- Aim of the exercise: Return only the number of lines that hold "bends".
++++++++
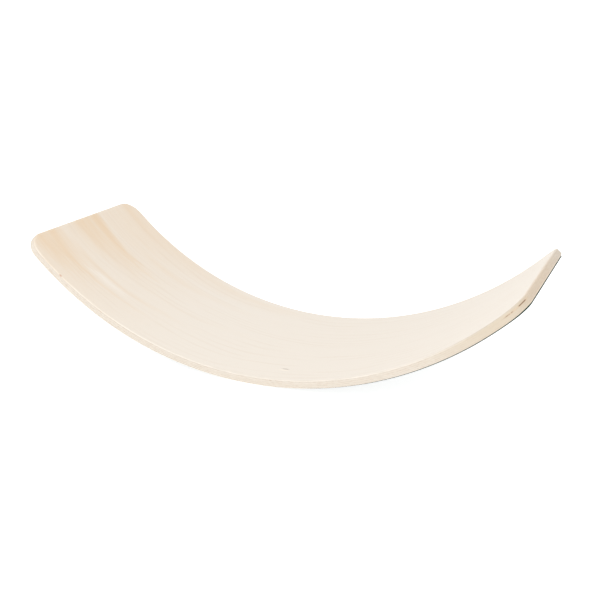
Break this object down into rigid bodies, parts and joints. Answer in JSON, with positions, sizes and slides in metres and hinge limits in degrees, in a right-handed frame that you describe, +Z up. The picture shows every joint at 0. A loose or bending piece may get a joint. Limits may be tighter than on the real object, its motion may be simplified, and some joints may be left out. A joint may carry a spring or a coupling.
{
  "type": "curved balance board",
  "caption": "Curved laminated wood board, hollow side up, that rocks lengthways on a felt-soled round underside; it is stood, sat or lain on, or turned over as a low bridge.",
  "frame": {"origin": "on the floor, under the middle of the board, where the round underside touches it", "axes": "+X along the length, +Y across the width, +Z up out of the hollow side"},
  "size_m": [0.7976, 0.3, 0.1853],
  "materials": {
    "long_grain_wood": "pale veneer, grain along the board, clear matt lacquer",
    "cross_grain_wood": "pale veneer, grain across the board, seen as end grain on the long edges",
    "green_felt": "thin dense felt, very dark green"
  },
  "bodies": {
    "root": {"face_veneer": "long_grain_wood", "cross_veneer_1": "cross_grain_wood", "long_veneer_1": "long_grain_wood", "cross_veneer_2": "cross_grain_wood", "long_veneer_2": "long_grain_wood", "cross_veneer_3": "cross_grain_wood", "long_veneer_3": "long_grain_wood", "cross_veneer_4": "cross_grain_wood", "back_veneer": "long_grain_wood", "felt_sole": "green_felt"}
  },
  "joints": []
}
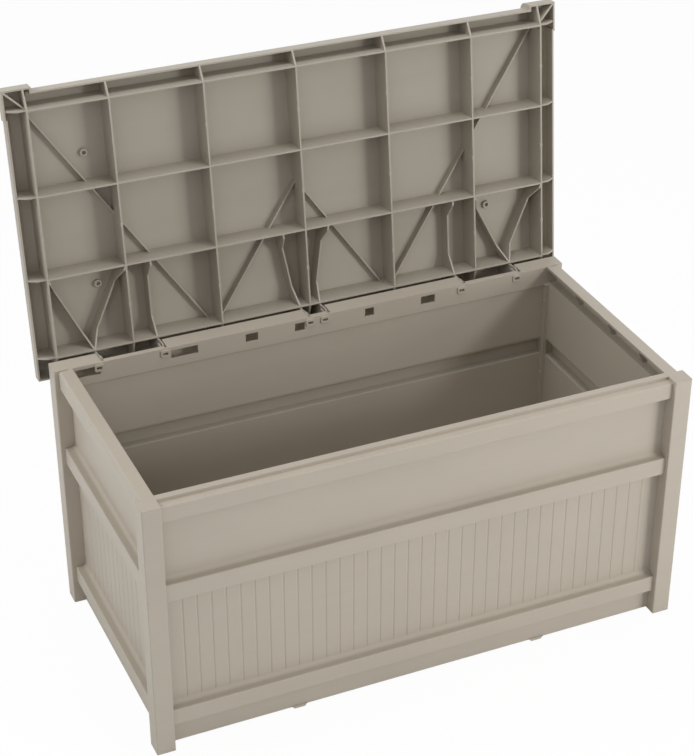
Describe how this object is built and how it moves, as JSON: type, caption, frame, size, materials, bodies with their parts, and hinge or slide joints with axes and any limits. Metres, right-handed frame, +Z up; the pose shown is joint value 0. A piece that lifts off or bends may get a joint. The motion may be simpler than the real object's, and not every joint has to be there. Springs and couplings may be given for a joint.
{
  "type": "dock box",
  "caption": "Long resin deck and dock storage box with beadboard panels, corner posts and a ribbed lid that hinges open on moulded arms.",
  "frame": {"origin": "On the ground under the middle of the box, at the centre of the footprint of its four posts", "axes": "+X along the box to the right seen from its front, +Y towards the hinge side, +Z up"},
  "size_m": [1.2804, 0.7628, 1.2084],
  "materials": {
    "resin": "satin moulded resin in light taupe",
    "pin": "moulded nylon",
    "screw": "zinc plated"
  },
  "bodies": {
    "box": {"floor_panel": "resin", "front_panel": "resin", "back_panel": "resin", "left_end_panel": "resin", "right_end_panel": "resin", "hinge_pin_1": "pin", "hinge_pin_2": "pin", "hinge_pin_3": "pin", "hinge_pin_4": "pin", "hinge_pin_5": "pin", "hinge_pin_6": "pin", "front_left_corner_screws": "screw", "front_right_corner_screws": "screw", "back_left_corner_screws": "screw", "back_right_corner_screws": "screw", "floor_front_screws": "screw", "floor_back_screws": "screw", "floor_left_screws": "screw", "floor_right_screws": "screw"},
    "lid": {"lid": "resin"}
  },
  "joints": [
    {"name": "lid_hinge", "type": "hinge", "parent": "box", "child": "lid", "pos_m": [0, 0.2958, 0.5938], "axis": [1, 0, 0], "range_deg": [0, 96.67]}
  ]
}
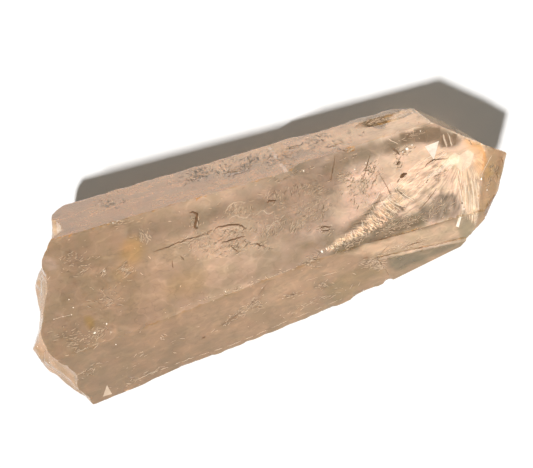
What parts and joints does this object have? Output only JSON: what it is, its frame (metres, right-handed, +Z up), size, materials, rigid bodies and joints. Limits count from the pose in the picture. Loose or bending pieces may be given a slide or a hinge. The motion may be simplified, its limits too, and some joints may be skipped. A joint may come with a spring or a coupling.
{
  "type": "quartz crystal",
  "caption": "Large natural quartz point lying on a prism face: a tapering six-sided prism with a faceted tip at one end and a scalloped break at the other.",
  "frame": {"origin": "centre of the crystal's length and width, on the surface it lies on", "axes": "+X along the prism towards the tip, +Z up from the prism face it lies on"},
  "size_m": [0.1298, 0.052, 0.038],
  "materials": {
    "smoky_quartz": "warm, faintly smoky translucent quartz with glassy faces, inner veils and light iron staining"
  },
  "bodies": {
    "root": {"quartz_crystal": "smoky_quartz"}
  },
  "joints": []
}
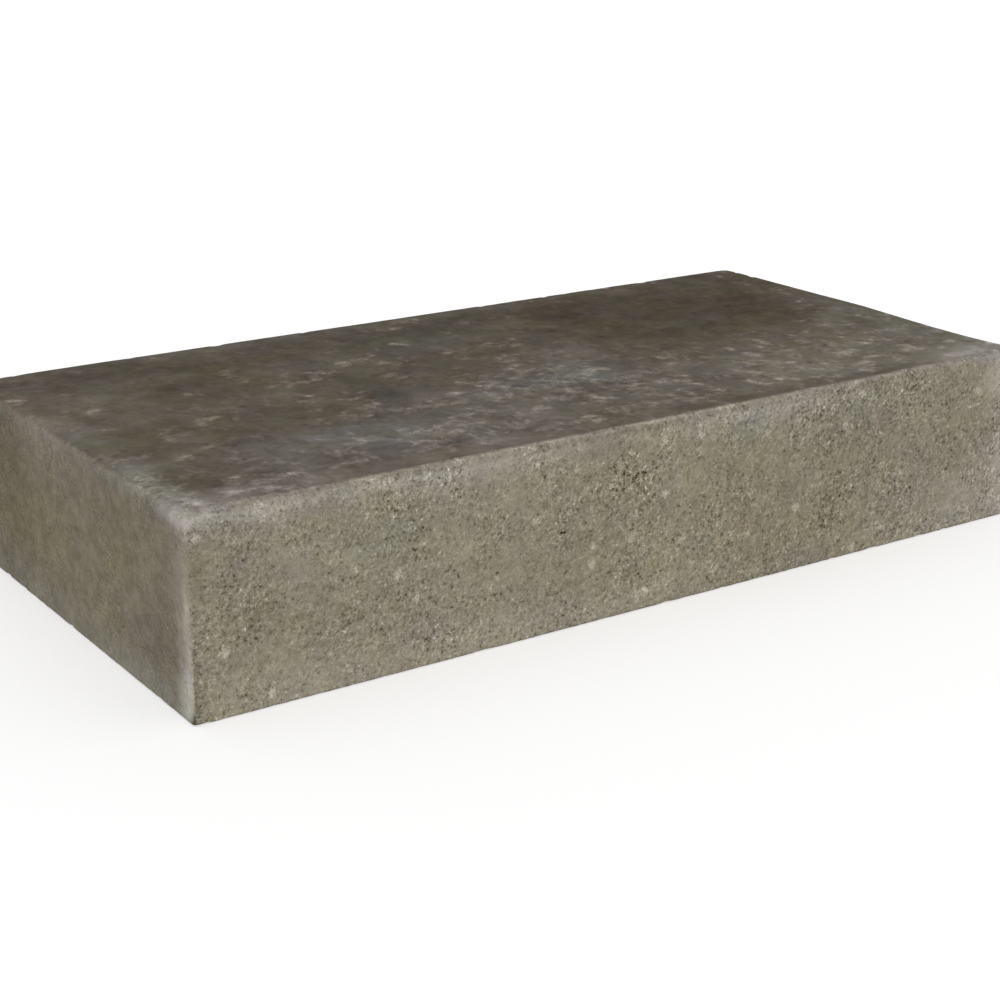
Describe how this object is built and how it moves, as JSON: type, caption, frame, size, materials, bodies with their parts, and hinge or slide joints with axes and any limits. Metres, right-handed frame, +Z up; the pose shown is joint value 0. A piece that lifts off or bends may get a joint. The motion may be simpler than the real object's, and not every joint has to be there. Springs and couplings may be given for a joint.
{
  "type": "concrete step block",
  "caption": "Solid cast concrete block laid as a garden step, with a smooth tread, a grainy riser and eased arrises.",
  "frame": {"origin": "centre of the bed, the face that the block lies on", "axes": "+X along the length, +Y from the riser to the back, +Z up to the tread; the riser faces -Y"},
  "size_m": [0.8, 0.4, 0.15],
  "materials": {
    "concrete": "dry cast concrete, matt, grainy on the riser and back, close and darker on the tread"
  },
  "bodies": {
    "root": {"step_block": "concrete"}
  },
  "joints": []
}
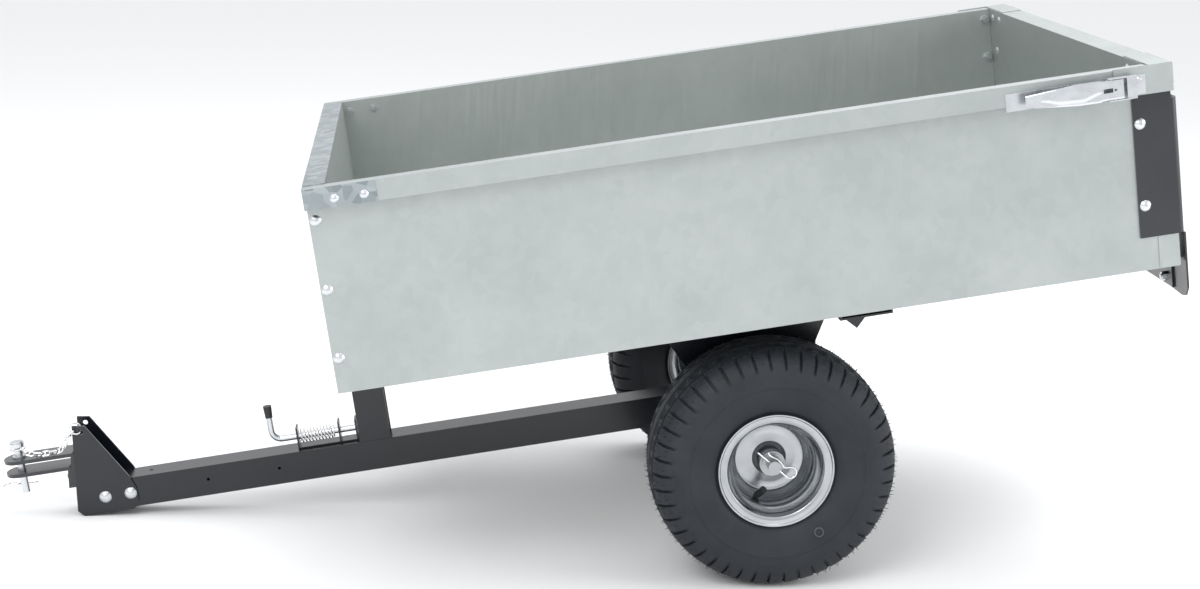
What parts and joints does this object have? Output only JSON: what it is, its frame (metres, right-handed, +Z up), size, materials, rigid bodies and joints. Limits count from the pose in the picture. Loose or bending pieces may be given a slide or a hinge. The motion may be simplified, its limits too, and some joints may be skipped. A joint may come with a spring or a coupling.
{
  "type": "tow behind cart",
  "caption": "Galvanised tipping cart with a removable pan tailgate, two turf tyres and a black drawbar with pin hitch and spring latch.",
  "frame": {"origin": "on the ground midway between the two tyres, straight below the axle's centre", "axes": "+X level along the cart from the hitch to the tailgate; +Y along the axle, to the right of someone at the hitch looking at the tailgate; +Z up"},
  "size_m": [1.8145, 0.886, 0.8209],
  "materials": {
    "galvanised": "satin galvanised sheet with a faint spangle",
    "black_steel": "satin black powder coat",
    "zinc": "bright zinc plate",
    "rim_paint": "silver paint",
    "tyre_rubber": "matt black rubber",
    "black_plastic": "matt black moulding"
  },
  "bodies": {
    "drawbar": {"tongue": "black_steel", "hitch_bracket": "black_steel", "hitch_bolts": "zinc", "clevis_strap_upper": "black_steel", "clevis_strap_lower": "black_steel", "clevis_bolts": "black_steel", "axle": "zinc", "axle_washers": "zinc", "axle_spacers": "zinc", "wheel_clips": "zinc", "latch_bracket": "black_steel", "latch_spring": "zinc", "chain_links": "zinc", "chain_ring": "zinc"},
    "wheel_left": {"tyre_left": "tyre_rubber", "rim_left": "rim_paint", "bushes_left": "black_plastic", "valve_left": "black_plastic"},
    "wheel_right": {"tyre_right": "tyre_rubber", "rim_right": "rim_paint", "bushes_right": "black_plastic", "valve_right": "black_plastic"},
    "bed": {"side_panel_left": "galvanised", "side_panel_right": "galvanised", "rear_post_left": "galvanised", "rear_post_right": "galvanised", "rear_bracket_left": "black_steel", "rear_bracket_right": "black_steel", "axle_bracket_left": "black_steel", "axle_bracket_right": "black_steel", "bed_floor": "galvanised", "front_panel": "galvanised", "front_top_rail": "galvanised", "rear_rail": "black_steel", "cross_brace": "black_steel", "bed_post": "black_steel", "latch_base_left": "zinc", "latch_base_right": "zinc", "latch_pivot_pins": "zinc", "front_bolts": "zinc", "strap_screws": "zinc", "rear_bracket_bolts": "zinc", "rail_bolts": "zinc", "floor_bolts": "zinc"},
    "tailgate": {"tailgate_panel": "galvanised", "tailgate_tab_left": "galvanised", "tailgate_tab_right": "galvanised", "latch_keeper_left": "zinc", "latch_keeper_right": "zinc", "keeper_rivets": "zinc", "tailgate_bolts": "zinc"},
    "lever_left": {"latch_lever_left": "zinc"},
    "lever_right": {"latch_lever_right": "zinc"},
    "hook_left": {"latch_hook_left": "zinc"},
    "hook_right": {"latch_hook_right": "zinc"},
    "latch_rod": {"latch_rod": "zinc", "latch_knob": "black_plastic"},
    "hitch_pin": {"hitch_pin": "zinc"},
    "hitch_clip": {"hitch_clip": "zinc"}
  },
  "joints": [
    {"name": "wheel_left_spin", "type": "hinge", "parent": "drawbar", "child": "wheel_left", "pos_m": [0, -0.307, 0.188], "axis": [0, 1, 0], "continuous": true},
    {"name": "wheel_right_spin", "type": "hinge", "parent": "drawbar", "child": "wheel_right", "pos_m": [0, 0.307, 0.188], "axis": [0, 1, 0], "continuous": true},
    {"name": "bed_tip", "type": "hinge", "parent": "drawbar", "child": "bed", "pos_m": [0, 0, 0.188], "axis": [0, 1, 0], "range_deg": [0, 41]},
    {"name": "latch_rod_pull", "type": "slide", "parent": "drawbar", "child": "latch_rod", "axis": [0.9872, 0, 0.1597], "range_m": [-0.025, 0.006], "stiffness_N_per_m": 400, "deforming": ["latch_spring"]},
    {"name": "hitch_pin_lift", "type": "slide", "parent": "drawbar", "child": "hitch_pin", "axis": [-0.1597, 0, 0.9872], "range_m": [0, 0.006]},
    {"name": "hitch_clip_pull", "type": "slide", "parent": "hitch_pin", "child": "hitch_clip", "axis": [-0.9872, 0, -0.1597], "range_m": [0, 0.075]},
    {"name": "tailgate_lift", "type": "slide", "parent": "bed", "child": "tailgate", "axis": [-0.1597, 0, 0.9872], "range_m": [0, 0.31]},
    {"name": "lever_left_swing", "type": "hinge", "parent": "bed", "child": "lever_left", "pos_m": [0.45397, -0.435, 0.7821], "axis": [-0.1597, 0, 0.9872], "range_deg": [0, 120]},
    {"name": "lever_right_swing", "type": "hinge", "parent": "bed", "child": "lever_right", "pos_m": [0.45397, 0.435, 0.7821], "axis": [0.1597, 0, -0.9872], "range_deg": [0, 120]},
    {"name": "hook_left_swing", "type": "hinge", "parent": "lever_left", "child": "hook_left", "pos_m": [0.44114, -0.436, 0.78002], "axis": [-0.1597, 0, 0.9872], "range_deg": [-120, 0]},
    {"name": "hook_right_swing", "type": "hinge", "parent": "lever_right", "child": "hook_right", "pos_m": [0.44114, 0.436, 0.78002], "axis": [0.1597, 0, -0.9872], "range_deg": [-120, 0]}
  ],
  "couplings": [
    {"joint": "hook_left_swing", "follows": "lever_left_swing", "ratio": -1},
    {"joint": "hook_right_swing", "follows": "lever_right_swing", "ratio": -1}
  ]
}
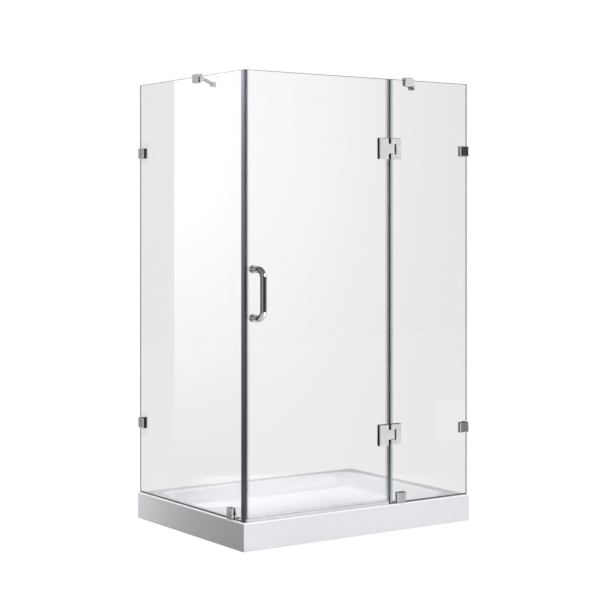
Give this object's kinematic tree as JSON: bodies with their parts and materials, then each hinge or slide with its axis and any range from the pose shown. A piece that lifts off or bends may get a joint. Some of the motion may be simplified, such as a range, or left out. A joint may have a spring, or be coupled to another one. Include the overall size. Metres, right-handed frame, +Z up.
{
  "type": "hinged shower door enclosure",
  "caption": "Frameless corner shower enclosure on a low tray: clear glass return panel, inline panel and outward-opening hinged door with a C-shaped pull handle.",
  "frame": {"origin": "middle of the tray's flat underside", "axes": "+Z up, +X along the front from the free glass corner to the right wall, +Y from the front into the shower, towards the back wall; the door faces -Y"},
  "size_m": [1.219, 0.9833, 2.029],
  "materials": {
    "clear_glass": "clear tempered float glass, 10 mm, polished edges",
    "polished_chrome": "mirror polished plate",
    "white_acrylic": "smooth gloss sanitary acrylic",
    "clear_seal": "clear flexible extrusion, slightly blue-grey",
    "magnet_strip": "matt dark magnetic rubber",
    "dark_sealant": "satin dark grey silicone bead",
    "black_rubber": "matt",
    "nylon": "satin moulded nylon",
    "steel": "turned stainless"
  },
  "bodies": {
    "root": {"base_foot_screws": "steel", "brace_grub_screws": "steel", "brace_pads": "black_rubber", "clamp_gaskets": "black_rubber", "clamp_screws": "steel", "drain_body": "polished_chrome", "drain_gasket": "black_rubber", "drain_grate": "polished_chrome", "drain_grate_screw": "steel", "drain_locknut": "nylon", "hinge_fixed_gaskets": "black_rubber", "hinge_fixed_screws": "steel", "inline_base_clamp_bracket": "polished_chrome", "inline_base_clamp_plate": "polished_chrome", "inline_brace_bar": "polished_chrome", "inline_brace_saddle": "polished_chrome", "inline_brace_wall_bracket": "polished_chrome", "inline_edge_seal": "clear_seal", "inline_lower_wall_clamp_bracket": "polished_chrome", "inline_lower_wall_clamp_plate": "polished_chrome", "inline_panel": "clear_glass", "inline_panel_sealant": "dark_sealant", "inline_upper_wall_clamp_bracket": "polished_chrome", "inline_upper_wall_clamp_plate": "polished_chrome", "lower_hinge_fixed_inner": "polished_chrome", "lower_hinge_fixed_outer": "polished_chrome", "lower_hinge_pin": "steel", "return_base_clamp_bracket": "polished_chrome", "return_base_clamp_plate": "polished_chrome", "return_brace_bar": "polished_chrome", "return_brace_saddle": "polished_chrome", "return_brace_wall_bracket": "polished_chrome", "return_lower_wall_clamp_bracket": "polished_chrome", "return_lower_wall_clamp_plate": "polished_chrome", "return_magnet_strip": "magnet_strip", "return_panel": "clear_glass", "return_panel_sealant": "dark_sealant", "return_strike_seal": "clear_seal", "return_upper_wall_clamp_bracket": "polished_chrome", "return_upper_wall_clamp_plate": "polished_chrome", "shower_tray": "white_acrylic", "upper_hinge_fixed_inner": "polished_chrome", "upper_hinge_fixed_outer": "polished_chrome", "upper_hinge_pin": "steel"},
    "door": {"door_glass": "clear_glass", "door_magnet_strip": "magnet_strip", "door_strike_seal": "clear_seal", "door_sweep": "clear_seal", "handle_inner_caps": "polished_chrome", "handle_studs": "steel", "handle_washers": "nylon", "hinge_bushes": "nylon", "hinge_door_gaskets": "black_rubber", "hinge_door_screws": "steel", "hinge_side_seal": "clear_seal", "lower_hinge_door_inner": "polished_chrome", "lower_hinge_door_outer": "polished_chrome", "pull_handle": "polished_chrome", "upper_hinge_door_inner": "polished_chrome", "upper_hinge_door_outer": "polished_chrome"}
  },
  "joints": [
    {"name": "door_swing", "type": "hinge", "parent": "root", "child": "door", "pos_m": [0.168, -0.44, 1.0555], "axis": [0, 0, 1], "range_deg": [0, 90]}
  ]
}
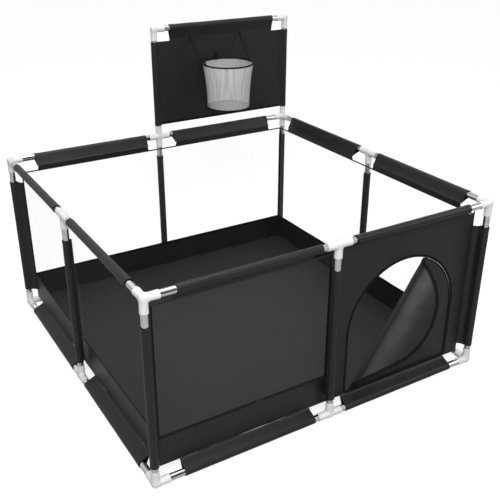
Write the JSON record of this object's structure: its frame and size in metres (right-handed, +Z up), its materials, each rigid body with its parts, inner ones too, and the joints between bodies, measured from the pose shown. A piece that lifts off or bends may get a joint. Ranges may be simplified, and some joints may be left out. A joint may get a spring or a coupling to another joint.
{
  "type": "pet playpen",
  "caption": "Square pet playpen: chromed tubes in white push-fit corners, a hung black bag with mesh walls, an arched zip door and a board with a ball basket.",
  "frame": {"origin": "on the ground under the pen's centre, at the underside of the bag's floor", "axes": "+Z up, -Y out of the side with the door, +X towards the door's half of that side"},
  "size_m": [1.2678, 1.3341, 1.0744],
  "materials": {
    "steel_tube": "polished chrome on steel",
    "white_plastic": "smooth moulded",
    "black_cloth": "coated oxford weave",
    "floor_cloth": "coated oxford weave",
    "mesh_cloth": "open knitted mesh",
    "basket_net": "fine net",
    "webbing": "woven tape",
    "coated_wire": "satin coating",
    "zip_metal": "black enamel"
  },
  "bodies": {
    "pen": {"bag_floor": "floor_cloth", "door_panel": "black_cloth", "lower_corner_back_left": "white_plastic", "lower_corner_back_right": "white_plastic", "lower_corner_near_left": "white_plastic", "lower_corner_near_right": "white_plastic", "lower_rail_back_left": "steel_tube", "lower_rail_back_right": "steel_tube", "lower_rail_front_left": "steel_tube", "lower_rail_front_right": "steel_tube", "lower_rail_left_back": "steel_tube", "lower_rail_left_front": "steel_tube", "lower_rail_right_back": "steel_tube", "lower_rail_right_front": "steel_tube", "lower_tee_back_middle": "white_plastic", "lower_tee_front_middle": "white_plastic", "lower_tee_left_middle": "white_plastic", "lower_tee_right_middle": "white_plastic", "post_back_left": "steel_tube", "post_back_middle": "steel_tube", "post_back_right": "steel_tube", "post_front_middle": "steel_tube", "post_left_middle": "steel_tube", "post_near_left": "steel_tube", "post_near_right": "steel_tube", "post_right_middle": "steel_tube", "upper_corner_back_left": "white_plastic", "upper_corner_back_right": "white_plastic", "upper_corner_near_left": "white_plastic", "upper_corner_near_right": "white_plastic", "upper_rail_back_left": "steel_tube", "upper_rail_back_right": "steel_tube", "upper_rail_front_left": "steel_tube", "upper_rail_front_right": "steel_tube", "upper_rail_left_back": "steel_tube", "upper_rail_left_front": "steel_tube", "upper_rail_right_back": "steel_tube", "upper_rail_right_front": "steel_tube", "upper_tee_back_middle": "white_plastic", "upper_tee_front_middle": "white_plastic", "upper_tee_left_middle": "white_plastic", "upper_tee_right_middle": "white_plastic", "wall_back": "mesh_cloth", "wall_front": "mesh_cloth", "wall_left": "mesh_cloth", "wall_right": "mesh_cloth"},
    "board": {"board_elbow_left": "white_plastic", "board_elbow_right": "white_plastic", "board_panel": "black_cloth", "board_post_left": "steel_tube", "board_post_right": "steel_tube", "board_rail": "steel_tube", "basket_clip": "black_cloth", "strap_left": "webbing", "strap_right": "webbing"},
    "basket": {"basket_ring": "coated_wire", "basket_net": "basket_net"},
    "door_roll": {"door_roll": "black_cloth"},
    "door_flap": {"door_flap": "black_cloth"},
    "zip_slider": {"zip_slider": "zip_metal"}
  },
  "joints": [
    {"name": "board_lift", "type": "slide", "parent": "pen", "child": "board", "axis": [0, 0, 1], "range_m": [0, 0.032]},
    {"name": "basket_lift", "type": "hinge", "parent": "board", "child": "basket", "pos_m": [0.275, 0.61295, 0.9199], "axis": [-1, 0, 0], "range_deg": [0, 60], "deforming": ["strap_left", "strap_right"]},
    {"name": "door_roll_fold", "type": "hinge", "parent": "pen", "child": "door_roll", "pos_m": [0.09456, -0.59395, 0.05689], "axis": [-0.5564, 0, -0.8309], "range_deg": [0, 72]},
    {"name": "door_flap_fold", "type": "hinge", "parent": "door_roll", "child": "door_flap", "pos_m": [0.08811, -0.61786, 0.06121], "axis": [-0.5564, 0, -0.8309], "range_deg": [0, 72]},
    {"name": "zip_travel", "type": "hinge", "parent": "pen", "child": "zip_slider", "pos_m": [0.305, -0.592, 0.2669], "axis": [0, -1, 0], "range_deg": [-66, 108]}
  ],
  "couplings": [
    {"joint": "door_flap_fold", "follows": "door_roll_fold", "ratio": 1}
  ]
}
++++++++
- Solution below: 4